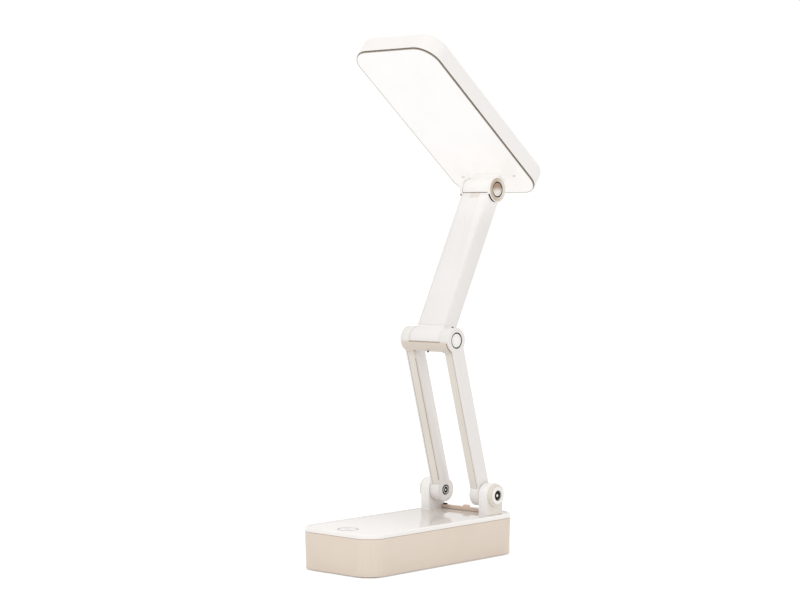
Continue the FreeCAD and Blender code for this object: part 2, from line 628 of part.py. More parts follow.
def make_bushes(joint, place, up, barrel_half):
    bushes = []
    for name, side in LAMP_SIDES:
        near, far = span(side, f"{barrel_half} - bush_long", barrel_half)
        bushes.append(tube(f"{name}_{joint}_bush", "bush_radius", "pin_radius + run_gap", near, far,
                           "x", "0", up))
    keep(group(f"{joint}_friction_bushes", *bushes), f"{joint}_friction_bushes", place)


def make_wires():
    middle_x = "(leg_inner + leg_split) / 2"
    wire = cylinder("right_leg_wire", "wire_radius", "channel_foot", "lower_length - channel_stop",
                    "z", middle_x, "0")
    keep(group("right_leg_lead", wire), "right_leg_lead", lower)
    wire = cylinder("upper_arm_wire", "wire_radius", "channel_foot", "upper_length - channel_stop",
                    "z", "0", "0")
    keep(group("upper_arm_lead", wire), "upper_arm_lead", upper)
    wire = cylinder("head_wire", "wire_radius", "led_back + 1", "-flange_half_y", "y", "0",
                    "spreader_high + 1.1")
    keep(group("head_lead", wire), "head_lead", head)


# Upper arm

def make_upper_back():
    body = new_body("upper_back_shell")
    across = ("-bar_half_wide", "bar_half_wide")
    fork = ("0", "upper_length")
    pad(body, "YZ_Plane", *across, oblong("-bar_half_deep", "bar_half_deep", "0", "upper_length"))
    pad(body, "YZ_Plane", "-fork_outer", "fork_outer", disc(*fork, "fork_radius"))
    for side in (-1, 1):
        round_edges(body, "edge_round", level("X", side * value("fork_outer")))
    pad(body, "YZ_Plane", "-barrel_half", "barrel_half", disc("0", "0", "barrel_radius"))
    front = "bar_half_deep - front_thick"
    inside = "bar_half_wide - bar_lip"
    pocket(body, "XZ_Plane", front, "barrel_radius",
           middle_between(inside, "barrel_radius + gap", "upper_length"))
    pocket(body, "XZ_Plane", "-(bar_half_deep - 2)", front,
           middle_between(f"{inside} - 1.2", "channel_foot", "upper_length - channel_stop"))
    pocket(body, "YZ_Plane", "-fork_inner", "fork_inner", disc(*fork, "fork_notch"))
    pocket(body, "YZ_Plane", "-fork_inner", "fork_inner",
           oblong("-(fork_radius + 1)", "fork_radius + 1",
                  "upper_length - sqrt(fork_notch ^ 2 - bar_half_deep ^ 2)",
                  "upper_length + fork_radius + 1"))
    pocket(body, "YZ_Plane", "-fork_outer", "fork_outer", disc(*fork, "pin_radius"))
    pocket(body, "YZ_Plane", "-barrel_half", "barrel_half", disc("0", "0", "barrel_bore"))
    for side in (-1, 1):
        pocket(body, "YZ_Plane", *span(side, "fork_outer - cap_deep", "fork_outer"),
               disc(*fork, "cap_radius + cap_gap"))
        pocket(body, "YZ_Plane", *span(side, "barrel_half - bush_long", "barrel_half"),
               disc("0", "0", "bush_radius"))
    keep(body, "upper_back_shell", upper)


def make_upper_front():
    """The arm's flat front, hollowed at its end for the knuckle, with a small catch above."""
    body = new_body("upper_front_shell")
    half = "bar_half_wide - bar_lip - gap"
    face = "(bar_half_deep - 0.1)"
    crown = f"(upper_length - sqrt(fork_notch ^ 2 - {face} ^ 2))"
    pad(body, "XZ_Plane", "bar_half_deep - front_thick", face,
        middle_between(half, "barrel_radius + 2 * gap", crown))
    pad(body, "XZ_Plane", f"{face} - 0.5", f"{face} + tab_proud",
        rounded("-tab_half", "tab_half", f"{crown} - tab_tall", f"{crown} - tab_drop",
                "tab_corner"))
    pocket(body, "YZ_Plane", f"-({half})", half, disc("0", "upper_length", "fork_notch"))
    keep(body, "upper_front_shell", upper)


# Lamp head

def head_plan(inset):
    """The head's outline, drawn in by an inset."""
    return rounded(f"-(head_half - {inset})", f"head_half - {inset}", f"head_front + {inset}",
                   f"head_back - {inset}", f"head_corner - {inset}")


def flange_screw_discs(radius):
    return [disc(f"{x} * flange_screw_x", f"{y} * flange_screw_y", radius)
            for x, y in CORNER_SIGNS]


def led_post_places():
    return [(f"{x} * head_post_x", y) for x in (-1, 1) for y in ("led_front + 5", "led_back - 5")]


def make_head_shell():
    body = new_body("head_back_shell")
    pad(body, "XY_Plane", "trim_high", "head_high", head_plan("0"))
    round_edges(body, "head_round", level("Z", value("head_high")))
    pocket(body, "XY_Plane", "trim_high", "head_high - head_wall", head_plan("head_wall"))
    pad(body, "XY_Plane", "flange_high", "head_high - 1", *flange_screw_discs("flange_post_radius"))
    pocket(body, "XY_Plane", "flange_high", "head_high - head_wall - 1",
           *flange_screw_discs("screw_radius"))
    pad(body, "XY_Plane", "spreader_high", "head_high - 1",
        *[disc(x, y, "head_post_radius") for x, y in led_post_places()])
    keep(body, "head_back_shell", head)


def make_head_trim():
    body = new_body("head_trim_ring")
    pad(body, "XY_Plane", "trim_low", "trim_high", head_plan("trim_inset"),
        head_plan("(head_wall + gap)"))
    keep(body, "head_trim_ring", head)


def make_lens():
    """The opal diffuser, whose thin edge covers the trim ring. It is open around the hinge knuckle
    and has a narrow clip slot on either side."""
    body = new_body("diffuser")
    pad(body, "XY_Plane", "lens_low", "trim_low", head_plan("lens_inset"))
    pad(body, "XY_Plane", "trim_low", "lens_high", head_plan("(head_wall + 2 * gap)"))
    pocket(body, "XY_Plane", "lens_low", "lens_high",
           oblong("-(neck_half_wide + 0.3)", "neck_half_wide + 0.3", "-(neck_half + 0.3)",
                  "neck_half + 0.3"))
    slots = [oblong(f"{side} * clip_x - clip_half", f"{side} * clip_x + clip_half",
                    "clip_y - clip_thin", "clip_y + clip_thin") for side in (-1, 1)]
    pocket(body, "XY_Plane", "lens_low", "lens_high", *slots)
    keep(body, "diffuser", head)


def make_head_knuckle():
    body = new_body("head_hinge_knuckle")
    across = ("-neck_half_wide", "neck_half_wide")
    pad(body, "YZ_Plane", *across, disc("0", "0", "neck_radius"))
    pad(body, "YZ_Plane", *across, oblong("-neck_half", "neck_half", "0", "flange_high"))
    pad(body, "XY_Plane", "flange_low", "flange_high",
        middle("flange_half_x", "flange_half_y", "flange_corner"))
    pocket(body, "YZ_Plane", *across, disc("0", "0", "barrel_bore"))
    for side in (-1, 1):
        pocket(body, "YZ_Plane", *span(side, "neck_half_wide - bush_long", "neck_half_wide"),
               disc("0", "0", "bush_radius"))
    pocket(body, "XY_Plane", "flange_low", "flange_high",
           *flange_screw_discs("screw_radius + gap"))
    keep(body, "head_hinge_knuckle", head)


def make_head_screws():
    screws = [screw(f"head_screw_{number}", f"{x} * flange_screw_x", f"{y} * flange_screw_y",
                    "flange_low - 1.6", "flange_low", "head_high - head_wall - 1.2")
              for number, (x, y) in enumerate(CORNER_SIGNS)]
    keep(group("head_screws", *screws), "head_screws", head)


def make_lights():
    across = ("-led_half_x", "led_half_x")
    along = ("led_front", "led_back")
    for name, low, high in (("led_board", "led_board_low", "spreader_low"),
                            ("heat_spreader", "spreader_low", "spreader_high")):
        keep(group(name, block(name + "_sheet", across, along, (low, high))), name, head)
    chips = []
    for column in (-1, 0, 1):
        for line in range(8):
            x = f"{column} * 18"
            y = f"led_front + 9 + {line} * (led_back - led_front - 18) / 7"
            chips.append(block(f"led_{column + 1}_{line}",
                               (f"{x} - led_size / 2", f"{x} + led_size / 2"),
                               (f"{y} - led_size / 2", f"{y} + led_size / 2"),
                               ("led_low", "led_board_low")))
    keep(group("led_chips", *chips), "led_chips", head)


make_foot_pad()
make_tray()
make_cover()
make_panel()
make_touch_switch()
make_power()
make_base_screws()
for side_name, side_sign in LAMP_SIDES:
    make_bracket(side_name, side_sign)
    make_pivot(side_name, side_sign)
    make_leg(side_name, side_sign)
make_tie_bar()
make_front_shell()
make_caps_and_pins("elbow", lower, "lower_length", "leg_inner", "leg_outer", "pin_reach")
make_upper_back()
make_upper_front()
make_bushes("elbow", upper, "0", "barrel_half")
make_caps_and_pins("head", upper, "upper_length", "fork_inner", "fork_outer",
                   "neck_half_wide - bush_long")
make_head_shell()
make_head_trim()
make_lens()
make_head_knuckle()
make_bushes("head", head, "0", "neck_half_wide")
make_head_screws()
make_lights()
make_wires()
doc.recompute()

for thing in doc.Objects:
    if {"Invalid", "Error"} & set(thing.State):
        raise RuntimeError(f"{thing.Name} failed: {thing.State}")
os.makedirs("parts", exist_ok=True)
for thing in pieces:
    shape = thing.Shape
    if shape.isNull() or not shape.isValid() or not shape.Solids:
        raise RuntimeError(f"{thing.Label} has no valid solid")
    shape.exportStep(f"parts/{thing.Label}.step")
    box = shape.BoundBox
    print(f"{thing.Label:24s} solids {len(shape.Solids):2d}  volume {shape.Volume:10.1f}  "
          f"x {box.XMin:7.1f} {box.XMax:7.1f}  y {box.YMin:7.1f} {box.YMax:7.1f}  "
          f"z {box.ZMin:7.1f} {box.ZMax:7.1f}")
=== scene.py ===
import bpy
import json
import math
from mathutils import Matrix, Vector

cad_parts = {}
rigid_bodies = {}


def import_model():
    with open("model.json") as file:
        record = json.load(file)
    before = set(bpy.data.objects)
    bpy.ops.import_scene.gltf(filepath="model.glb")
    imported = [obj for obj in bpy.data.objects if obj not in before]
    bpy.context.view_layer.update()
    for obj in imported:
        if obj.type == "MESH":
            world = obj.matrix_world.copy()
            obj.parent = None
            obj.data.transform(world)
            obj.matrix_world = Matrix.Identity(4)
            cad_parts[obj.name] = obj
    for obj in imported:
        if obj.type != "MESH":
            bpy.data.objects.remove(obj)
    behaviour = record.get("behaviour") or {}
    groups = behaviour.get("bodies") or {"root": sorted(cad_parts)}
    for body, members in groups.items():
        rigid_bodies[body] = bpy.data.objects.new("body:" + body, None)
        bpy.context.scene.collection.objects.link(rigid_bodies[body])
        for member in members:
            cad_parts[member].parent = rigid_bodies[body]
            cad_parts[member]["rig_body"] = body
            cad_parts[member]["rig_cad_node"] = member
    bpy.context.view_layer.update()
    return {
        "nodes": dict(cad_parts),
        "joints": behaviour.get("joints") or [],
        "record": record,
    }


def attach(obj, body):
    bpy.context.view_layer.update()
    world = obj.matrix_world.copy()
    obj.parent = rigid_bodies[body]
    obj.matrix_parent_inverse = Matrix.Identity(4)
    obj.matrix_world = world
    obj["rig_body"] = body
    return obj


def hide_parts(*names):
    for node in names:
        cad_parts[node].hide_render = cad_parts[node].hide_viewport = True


# Folding desk lamp: a beige base under a white cover, two arms and a lit head.
# Metres, +Z up, front at -Y; sizes in the dictionaries are millimetres unless a note says.

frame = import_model()
nodes = frame["nodes"]
nodeSlots = {part["node"]: part["material_slot"] for part in frame["record"]["subparts"]}
hinges = {joint["name"]: Vector(joint["pos_m"]) for joint in frame["joints"]}
nodeBodies = {node: body for body, members in frame["record"]["behaviour"]["bodies"].items()
              for node in members}
mm = 0.001
lampSides = (("left", -1), ("right", 1))
trimSlot = "tan_plastic"  # the record's slot for thin trim that has a finish of its own
smoothBelow = 35  # degrees between faces
finishes = {}
print("frame loaded:", len(nodes), "nodes")


# Helpers for modelling

def clearSelection():
    if bpy.context.object and bpy.context.object.mode != "OBJECT":
        bpy.ops.object.mode_set(mode="OBJECT")
    bpy.ops.object.select_all(action="DESELECT")


def onlySelect(item):
    clearSelection()
    item.select_set(True)
    bpy.context.view_layer.objects.active = item


def applyModifier(item, kind, **settings):
    onlySelect(item)
    modifier = item.modifiers.new(kind.title(), kind)
    for key, setting in settings.items():
        setattr(modifier, key, setting)
    bpy.ops.object.modifier_apply(modifier=modifier.name)


def applyPlace(item):
    onlySelect(item)
    bpy.ops.object.transform_apply(location=True, rotation=True, scale=True)


def pickIn(item, kind, wanted):
    # selects the faces, edges or vertices of a mesh that pass a test, and stays in edit mode
    onlySelect(item)
    bpy.ops.object.mode_set(mode="EDIT")
    bpy.ops.mesh.select_mode(type=kind)
    bpy.ops.mesh.select_all(action="DESELECT")
    bpy.ops.object.mode_set(mode="OBJECT")
    parts = {"FACE": item.data.polygons, "EDGE": item.data.edges, "VERT": item.data.vertices}[kind]
    for part in parts:
        part.select = wanted(part)
    bpy.ops.object.mode_set(mode="EDIT")


def faceOutwards(item):
    onlySelect(item)
    bpy.ops.object.mode_set(mode="EDIT")
    bpy.ops.mesh.select_all(action="SELECT")
    bpy.ops.mesh.normals_make_consistent(inside=False)
    bpy.ops.object.mode_set(mode="OBJECT")


def softRim(item, width, segments=2, angle=38):
    applyModifier(item, "BEVEL", width=width, segments=segments, limit_method="ANGLE",
                  angle_limit=math.radians(angle), miter_outer="MITER_ARC", use_clamp_overlap=True)


def finishPiece(item, name, body, slot, finish=None):
    applyPlace(item)
    item.name = item.data.name = name
    bpy.ops.object.shade_smooth_by_angle(angle=math.radians(smoothBelow))
    item.data.materials.clear()
    item.data.materials.append(finishes[finish or slot])
    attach(item, body)


# Finishes

def startMaterial(name):
    material = bpy.data.materials.new(name)
    material.use_nodes = True
    return material, material.node_tree.nodes, material.node_tree.links


def noiseFrom(tree, links, source, scale, detail=2.0, stretch=(1, 1, 1)):
    mapping = tree.new("ShaderNodeMapping")
    mapping.inputs["Scale"].default_value = stretch
    noise = tree.new("ShaderNodeTexNoise")
    noise.inputs["Scale"].default_value = scale
    noise.inputs["Detail"].default_value = detail
    links.new(source, mapping.inputs["Vector"])
    links.new(mapping.outputs["Vector"], noise.inputs["Vector"])
    return noise.outputs["Fac"]


def rangeFrom(tree, links, source, low, high, sourceLow=0.35, sourceHigh=0.65):
    # a smooth step from low to high, by default over the middle of a noise
    spread = tree.new("ShaderNodeMapRange")
    spread.interpolation_type = "SMOOTHSTEP"
    spread.inputs["From Min"].default_value = sourceLow
    spread.inputs["From Max"].default_value = sourceHigh
    spread.inputs["To Min"].default_value = low
    spread.inputs["To Max"].default_value = high
    links.new(source, spread.inputs["Value"])
    return spread.outputs["Result"]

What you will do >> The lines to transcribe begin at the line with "box = shape.BoundBox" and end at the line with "bpy.data.objects.remove(obj)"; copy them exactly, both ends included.

Exercise result >>
    box = shape.BoundBox
    print(f"{thing.Label:24s} solids {len(shape.Solids):2d}  volume {shape.Volume:10.1f}  "
          f"x {box.XMin:7.1f} {box.XMax:7.1f}  y {box.YMin:7.1f} {box.YMax:7.1f}  "
          f"z {box.ZMin:7.1f} {box.ZMax:7.1f}")
=== scene.py ===
import bpy
import json
import math
from mathutils import Matrix, Vector

cad_parts = {}
rigid_bodies = {}


def import_model():
    with open("model.json") as file:
        record = json.load(file)
    before = set(bpy.data.objects)
    bpy.ops.import_scene.gltf(filepath="model.glb")
    imported = [obj for obj in bpy.data.objects if obj not in before]
    bpy.context.view_layer.update()
    for obj in imported:
        if obj.type == "MESH":
            world = obj.matrix_world.copy()
            obj.parent = None
            obj.data.transform(world)
            obj.matrix_world = Matrix.Identity(4)
            cad_parts[obj.name] = obj
    for obj in imported:
        if obj.type != "MESH":
            bpy.data.objects.remove(obj)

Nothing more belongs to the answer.